--- START DATA PROVIDED ---
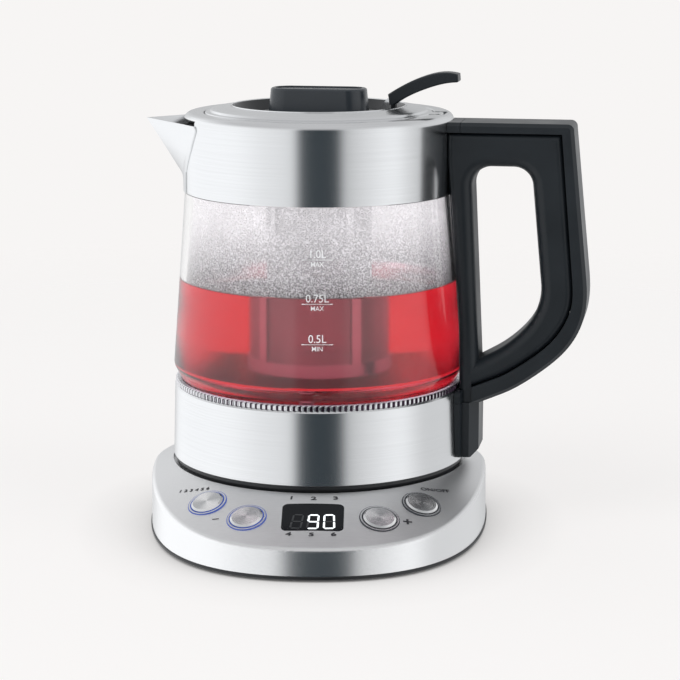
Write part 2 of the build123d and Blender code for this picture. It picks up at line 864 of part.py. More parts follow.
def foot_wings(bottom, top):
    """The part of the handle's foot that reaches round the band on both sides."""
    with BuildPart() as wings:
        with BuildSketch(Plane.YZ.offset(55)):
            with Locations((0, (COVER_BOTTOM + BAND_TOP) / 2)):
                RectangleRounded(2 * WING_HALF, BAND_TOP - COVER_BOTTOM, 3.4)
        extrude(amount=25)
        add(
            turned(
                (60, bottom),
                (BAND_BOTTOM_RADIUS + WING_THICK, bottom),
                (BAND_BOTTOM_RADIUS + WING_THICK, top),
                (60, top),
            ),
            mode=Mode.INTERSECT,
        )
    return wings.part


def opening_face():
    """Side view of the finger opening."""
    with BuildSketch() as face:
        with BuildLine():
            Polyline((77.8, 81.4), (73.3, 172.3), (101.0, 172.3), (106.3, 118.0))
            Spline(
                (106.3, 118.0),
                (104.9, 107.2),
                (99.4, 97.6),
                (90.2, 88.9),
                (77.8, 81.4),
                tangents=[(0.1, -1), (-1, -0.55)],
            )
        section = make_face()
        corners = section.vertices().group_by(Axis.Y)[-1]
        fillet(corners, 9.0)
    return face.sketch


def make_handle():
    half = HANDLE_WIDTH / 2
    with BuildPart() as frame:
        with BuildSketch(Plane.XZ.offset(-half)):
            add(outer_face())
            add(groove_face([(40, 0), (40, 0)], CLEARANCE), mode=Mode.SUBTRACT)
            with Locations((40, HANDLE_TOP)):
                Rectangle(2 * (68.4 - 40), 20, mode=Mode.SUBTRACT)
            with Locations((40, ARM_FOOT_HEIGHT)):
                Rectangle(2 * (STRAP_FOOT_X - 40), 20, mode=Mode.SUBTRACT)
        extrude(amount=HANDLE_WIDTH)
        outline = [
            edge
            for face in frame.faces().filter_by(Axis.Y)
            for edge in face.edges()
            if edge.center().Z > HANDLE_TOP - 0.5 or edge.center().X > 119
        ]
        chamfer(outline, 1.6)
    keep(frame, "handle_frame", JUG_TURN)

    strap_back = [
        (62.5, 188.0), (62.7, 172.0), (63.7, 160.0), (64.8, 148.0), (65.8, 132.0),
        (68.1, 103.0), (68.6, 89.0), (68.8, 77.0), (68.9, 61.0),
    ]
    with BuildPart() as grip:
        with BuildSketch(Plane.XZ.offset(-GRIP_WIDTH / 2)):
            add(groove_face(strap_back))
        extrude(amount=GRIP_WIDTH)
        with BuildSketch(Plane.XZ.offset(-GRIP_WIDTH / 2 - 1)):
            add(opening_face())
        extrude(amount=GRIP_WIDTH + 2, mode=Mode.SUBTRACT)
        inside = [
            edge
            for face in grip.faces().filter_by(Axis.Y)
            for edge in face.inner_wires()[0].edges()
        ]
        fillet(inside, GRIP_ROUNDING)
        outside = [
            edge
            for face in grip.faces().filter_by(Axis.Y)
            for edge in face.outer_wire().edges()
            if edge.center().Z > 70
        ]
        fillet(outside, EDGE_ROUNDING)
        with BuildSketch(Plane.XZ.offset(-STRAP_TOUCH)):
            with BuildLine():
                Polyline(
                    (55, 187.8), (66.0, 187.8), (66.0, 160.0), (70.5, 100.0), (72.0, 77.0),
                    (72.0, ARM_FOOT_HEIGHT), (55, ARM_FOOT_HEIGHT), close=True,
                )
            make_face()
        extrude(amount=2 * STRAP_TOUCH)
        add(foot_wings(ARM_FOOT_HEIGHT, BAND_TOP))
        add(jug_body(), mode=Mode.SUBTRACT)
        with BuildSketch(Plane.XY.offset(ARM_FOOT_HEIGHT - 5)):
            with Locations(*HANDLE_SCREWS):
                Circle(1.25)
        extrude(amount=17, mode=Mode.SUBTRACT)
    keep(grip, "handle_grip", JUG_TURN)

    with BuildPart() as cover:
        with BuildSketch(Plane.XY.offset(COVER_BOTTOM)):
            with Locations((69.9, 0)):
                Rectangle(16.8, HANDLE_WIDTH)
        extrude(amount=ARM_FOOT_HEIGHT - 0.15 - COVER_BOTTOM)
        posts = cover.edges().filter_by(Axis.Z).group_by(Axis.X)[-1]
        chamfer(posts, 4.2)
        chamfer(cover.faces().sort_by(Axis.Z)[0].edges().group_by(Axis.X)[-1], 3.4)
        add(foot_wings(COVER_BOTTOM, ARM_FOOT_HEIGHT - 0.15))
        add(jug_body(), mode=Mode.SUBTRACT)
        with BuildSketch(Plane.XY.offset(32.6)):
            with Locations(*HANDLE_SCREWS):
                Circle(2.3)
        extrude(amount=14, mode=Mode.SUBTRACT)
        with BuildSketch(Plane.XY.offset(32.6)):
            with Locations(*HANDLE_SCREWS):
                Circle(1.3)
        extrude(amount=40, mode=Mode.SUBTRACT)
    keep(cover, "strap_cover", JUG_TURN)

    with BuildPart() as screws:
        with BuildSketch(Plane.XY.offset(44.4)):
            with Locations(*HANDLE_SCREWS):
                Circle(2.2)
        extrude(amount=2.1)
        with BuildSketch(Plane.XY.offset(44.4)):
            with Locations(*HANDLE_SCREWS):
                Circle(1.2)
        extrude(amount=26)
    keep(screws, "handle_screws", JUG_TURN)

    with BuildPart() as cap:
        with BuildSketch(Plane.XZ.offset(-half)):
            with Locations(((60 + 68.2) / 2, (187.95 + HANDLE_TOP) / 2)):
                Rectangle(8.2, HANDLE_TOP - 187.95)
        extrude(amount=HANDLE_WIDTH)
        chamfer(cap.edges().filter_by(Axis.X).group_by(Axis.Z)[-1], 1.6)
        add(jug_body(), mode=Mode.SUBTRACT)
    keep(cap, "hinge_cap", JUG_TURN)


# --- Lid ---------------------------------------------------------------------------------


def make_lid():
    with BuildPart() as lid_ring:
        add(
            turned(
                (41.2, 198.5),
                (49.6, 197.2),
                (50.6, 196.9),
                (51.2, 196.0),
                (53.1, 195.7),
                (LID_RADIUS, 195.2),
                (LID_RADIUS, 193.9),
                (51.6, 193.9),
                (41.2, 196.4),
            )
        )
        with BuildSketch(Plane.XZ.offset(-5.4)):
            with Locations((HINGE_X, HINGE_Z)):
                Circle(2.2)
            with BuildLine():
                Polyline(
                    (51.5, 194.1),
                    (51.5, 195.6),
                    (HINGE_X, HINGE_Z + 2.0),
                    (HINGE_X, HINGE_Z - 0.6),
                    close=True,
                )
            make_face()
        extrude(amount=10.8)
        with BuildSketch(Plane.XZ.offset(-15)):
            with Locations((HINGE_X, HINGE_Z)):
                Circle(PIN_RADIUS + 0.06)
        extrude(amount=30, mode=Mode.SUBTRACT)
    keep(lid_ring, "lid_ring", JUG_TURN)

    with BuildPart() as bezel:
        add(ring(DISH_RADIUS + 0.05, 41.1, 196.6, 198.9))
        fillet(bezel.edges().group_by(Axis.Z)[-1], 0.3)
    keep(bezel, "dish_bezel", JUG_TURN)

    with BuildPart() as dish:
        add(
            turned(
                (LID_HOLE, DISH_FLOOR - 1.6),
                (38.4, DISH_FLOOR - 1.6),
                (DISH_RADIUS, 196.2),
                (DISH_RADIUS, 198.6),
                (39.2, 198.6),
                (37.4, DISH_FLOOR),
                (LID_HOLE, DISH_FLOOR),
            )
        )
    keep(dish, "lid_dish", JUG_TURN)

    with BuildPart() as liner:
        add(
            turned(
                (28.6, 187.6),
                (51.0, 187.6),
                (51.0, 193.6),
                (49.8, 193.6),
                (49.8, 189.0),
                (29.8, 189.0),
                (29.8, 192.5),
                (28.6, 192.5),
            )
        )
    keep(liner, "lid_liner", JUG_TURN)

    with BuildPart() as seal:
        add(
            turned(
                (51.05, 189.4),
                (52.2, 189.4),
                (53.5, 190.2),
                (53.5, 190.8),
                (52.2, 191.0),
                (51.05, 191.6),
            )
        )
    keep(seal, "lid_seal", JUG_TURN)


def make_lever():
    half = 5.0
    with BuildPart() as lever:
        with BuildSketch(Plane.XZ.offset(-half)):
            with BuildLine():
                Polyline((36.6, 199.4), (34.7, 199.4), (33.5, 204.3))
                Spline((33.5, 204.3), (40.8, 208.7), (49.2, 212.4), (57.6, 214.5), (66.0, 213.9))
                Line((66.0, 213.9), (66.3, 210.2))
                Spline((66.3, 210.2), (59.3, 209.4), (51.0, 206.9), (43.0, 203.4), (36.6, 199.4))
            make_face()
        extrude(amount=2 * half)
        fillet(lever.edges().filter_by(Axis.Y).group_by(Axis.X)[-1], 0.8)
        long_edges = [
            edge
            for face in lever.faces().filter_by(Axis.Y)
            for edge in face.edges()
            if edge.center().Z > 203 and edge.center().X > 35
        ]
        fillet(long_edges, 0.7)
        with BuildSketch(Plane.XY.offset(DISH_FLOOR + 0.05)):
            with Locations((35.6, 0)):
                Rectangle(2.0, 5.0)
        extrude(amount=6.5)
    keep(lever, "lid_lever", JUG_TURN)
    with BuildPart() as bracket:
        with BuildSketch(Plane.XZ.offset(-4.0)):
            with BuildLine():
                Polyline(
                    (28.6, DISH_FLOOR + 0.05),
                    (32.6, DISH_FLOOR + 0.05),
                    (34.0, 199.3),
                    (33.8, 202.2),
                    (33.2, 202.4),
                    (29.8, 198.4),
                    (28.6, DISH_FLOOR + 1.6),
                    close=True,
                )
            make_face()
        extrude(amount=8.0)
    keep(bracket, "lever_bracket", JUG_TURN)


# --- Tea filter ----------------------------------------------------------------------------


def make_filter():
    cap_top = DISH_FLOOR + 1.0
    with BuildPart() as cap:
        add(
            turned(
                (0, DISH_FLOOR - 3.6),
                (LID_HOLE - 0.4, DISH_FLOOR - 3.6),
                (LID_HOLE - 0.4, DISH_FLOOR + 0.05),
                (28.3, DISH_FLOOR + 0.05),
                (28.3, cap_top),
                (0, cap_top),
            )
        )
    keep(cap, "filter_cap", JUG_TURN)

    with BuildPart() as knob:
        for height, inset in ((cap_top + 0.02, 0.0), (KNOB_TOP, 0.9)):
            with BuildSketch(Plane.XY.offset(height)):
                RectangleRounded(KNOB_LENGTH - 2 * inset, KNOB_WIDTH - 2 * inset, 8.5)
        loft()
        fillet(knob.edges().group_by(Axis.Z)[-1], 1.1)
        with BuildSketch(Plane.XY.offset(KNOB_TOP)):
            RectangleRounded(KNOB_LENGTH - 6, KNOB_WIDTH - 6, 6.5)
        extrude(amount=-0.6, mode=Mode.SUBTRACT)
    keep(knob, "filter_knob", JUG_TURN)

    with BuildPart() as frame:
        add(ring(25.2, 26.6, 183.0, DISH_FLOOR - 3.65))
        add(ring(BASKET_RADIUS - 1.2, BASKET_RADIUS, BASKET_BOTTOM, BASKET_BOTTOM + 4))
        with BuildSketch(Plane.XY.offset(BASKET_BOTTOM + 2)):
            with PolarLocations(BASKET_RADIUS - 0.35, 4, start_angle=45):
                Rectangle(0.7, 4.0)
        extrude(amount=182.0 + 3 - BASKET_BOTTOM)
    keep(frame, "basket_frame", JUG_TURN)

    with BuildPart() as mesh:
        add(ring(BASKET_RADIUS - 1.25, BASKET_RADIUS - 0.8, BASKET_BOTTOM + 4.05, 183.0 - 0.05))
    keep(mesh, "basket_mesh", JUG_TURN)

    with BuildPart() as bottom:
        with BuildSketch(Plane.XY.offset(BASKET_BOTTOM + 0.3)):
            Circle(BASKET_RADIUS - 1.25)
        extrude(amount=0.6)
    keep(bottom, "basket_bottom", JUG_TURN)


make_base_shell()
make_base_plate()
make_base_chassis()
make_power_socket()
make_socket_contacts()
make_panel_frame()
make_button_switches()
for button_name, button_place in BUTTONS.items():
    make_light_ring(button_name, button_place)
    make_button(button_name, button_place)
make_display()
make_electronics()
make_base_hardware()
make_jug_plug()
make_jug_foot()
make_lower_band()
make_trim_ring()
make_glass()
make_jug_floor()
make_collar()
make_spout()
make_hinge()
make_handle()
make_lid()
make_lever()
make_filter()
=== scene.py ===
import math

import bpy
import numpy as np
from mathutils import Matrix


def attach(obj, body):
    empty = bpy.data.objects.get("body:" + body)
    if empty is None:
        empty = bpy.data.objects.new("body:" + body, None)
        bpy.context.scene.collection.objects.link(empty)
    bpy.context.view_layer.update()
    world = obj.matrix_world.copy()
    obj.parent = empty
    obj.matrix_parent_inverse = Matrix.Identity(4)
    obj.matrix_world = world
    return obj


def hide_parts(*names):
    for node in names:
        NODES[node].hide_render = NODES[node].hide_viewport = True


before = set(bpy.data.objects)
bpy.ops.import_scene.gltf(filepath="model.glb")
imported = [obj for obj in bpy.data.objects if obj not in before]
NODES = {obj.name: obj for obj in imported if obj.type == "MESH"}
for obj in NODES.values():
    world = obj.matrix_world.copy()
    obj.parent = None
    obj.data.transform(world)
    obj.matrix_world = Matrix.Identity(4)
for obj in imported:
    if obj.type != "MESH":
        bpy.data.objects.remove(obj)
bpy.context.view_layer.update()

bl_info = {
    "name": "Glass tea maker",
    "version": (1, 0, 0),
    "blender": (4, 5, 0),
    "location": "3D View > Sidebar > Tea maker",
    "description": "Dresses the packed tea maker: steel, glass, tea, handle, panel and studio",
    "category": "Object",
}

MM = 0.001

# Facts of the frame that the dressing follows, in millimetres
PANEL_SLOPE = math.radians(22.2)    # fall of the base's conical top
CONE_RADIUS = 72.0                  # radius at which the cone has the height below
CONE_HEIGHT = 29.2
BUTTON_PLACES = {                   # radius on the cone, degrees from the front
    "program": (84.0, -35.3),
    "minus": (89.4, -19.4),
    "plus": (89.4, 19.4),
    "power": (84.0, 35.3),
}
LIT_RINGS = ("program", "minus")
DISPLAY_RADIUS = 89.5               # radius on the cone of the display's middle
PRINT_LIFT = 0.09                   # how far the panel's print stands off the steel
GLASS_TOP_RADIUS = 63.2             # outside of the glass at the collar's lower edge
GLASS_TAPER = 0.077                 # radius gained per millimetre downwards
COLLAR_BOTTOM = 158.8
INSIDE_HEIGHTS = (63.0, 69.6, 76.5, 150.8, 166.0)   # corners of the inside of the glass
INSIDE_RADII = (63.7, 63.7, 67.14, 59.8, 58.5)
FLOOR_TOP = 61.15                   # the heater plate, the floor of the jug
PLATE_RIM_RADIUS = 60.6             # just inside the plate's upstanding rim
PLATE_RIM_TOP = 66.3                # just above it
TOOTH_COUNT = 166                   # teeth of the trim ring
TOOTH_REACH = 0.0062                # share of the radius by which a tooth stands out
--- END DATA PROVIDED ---
#### SHORT TASK
Please print exactly, and only, the lines from the line with "make_base_shell()" to the line with "imported = [obj", both included.

#### EXERCISE RESPONSE
make_base_shell()
make_base_plate()
make_base_chassis()
make_power_socket()
make_socket_contacts()
make_panel_frame()
make_button_switches()
for button_name, button_place in BUTTONS.items():
    make_light_ring(button_name, button_place)
    make_button(button_name, button_place)
make_display()
make_electronics()
make_base_hardware()
make_jug_plug()
make_jug_foot()
make_lower_band()
make_trim_ring()
make_glass()
make_jug_floor()
make_collar()
make_spout()
make_hinge()
make_handle()
make_lid()
make_lever()
make_filter()
=== scene.py ===
import math

import bpy
import numpy as np
from mathutils import Matrix


def attach(obj, body):
    empty = bpy.data.objects.get("body:" + body)
    if empty is None:
        empty = bpy.data.objects.new("body:" + body, None)
        bpy.context.scene.collection.objects.link(empty)
    bpy.context.view_layer.update()
    world = obj.matrix_world.copy()
    obj.parent = empty
    obj.matrix_parent_inverse = Matrix.Identity(4)
    obj.matrix_world = world
    return obj


def hide_parts(*names):
    for node in names:
        NODES[node].hide_render = NODES[node].hide_viewport = True


before = set(bpy.data.objects)
bpy.ops.import_scene.gltf(filepath="model.glb")
imported = [obj for obj in bpy.data.objects if obj not in before]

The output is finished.